Из множества проповедей в памяти остались странные фрагменты вроде «в раю нет асфальта, там всё из золота», «кто знает, где находится город Тир», «раскрою вам свою тайну, я отдаю в общину не десятину, а половину», прекрасно помню их ритм и интонации. Там постоянно заявлялись намерения и проявлялась воля к подвижности. Один раз проповедник сказал, что мы заберем всю музыку у лукавого и отдадим ее Богу. Механистически это выглядело так: брать любую мелодию и напевать под нее прославляющие Бога песни. Конкретная практика. И сейчас кажется, что она мощная. Можно отдавать Богу ритмы мира.
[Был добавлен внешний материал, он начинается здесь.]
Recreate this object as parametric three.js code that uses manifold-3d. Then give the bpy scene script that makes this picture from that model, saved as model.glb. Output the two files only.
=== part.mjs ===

Всё это очень сложно показать в одном фильме. Но неоднозначность явления, присутствие там людей живой и горящей веры показать можно. Не знаю, удалось или нет. Но мы собрались вместе с замечательными актерами, моими друзьями Катей Старателевой, Федей Лавровым, Кириллом Полухиным, Юлей Марченко, Варей Павловой и нашим продюсером Юлей Витязевой — и сняли этот фильм. Быстро и четко, за одиннадцать съемочных дней. Соединились в общей молитве. Катя — воцерковленная, глубоко верующая, когда я пригласил ее на роль лидера общины, она сказала, что ей это очень интересно, но она должна попросить благословение у своего духовника. Духовник прочел сценарий и благословил. Это неудивительно, в ее речах нет ничего, что не могло быть произнесено с амвона. А текст проповедей мне помогал писать православный священник, не стану здесь указывать его имя, прекрасно понимаю, что этот фильм вызовет у многих верующих далеко не только восторг, но и ревность и недоумение. Вся ответственность за этот материал должна быть на мне и только на мне.
Мы видим снег за окном, мы общаемся с умершими, нас выбрасывает в непонятные слои, в которых мы лежим под одеялом и мерзнем в ожидании прихода росомахи. И над этим звучит проповедь Евангелия. И еще есть любовь. Не знаю даже, смогу ли еще в каком-нибудь фильме так емко и честно передать свое существование.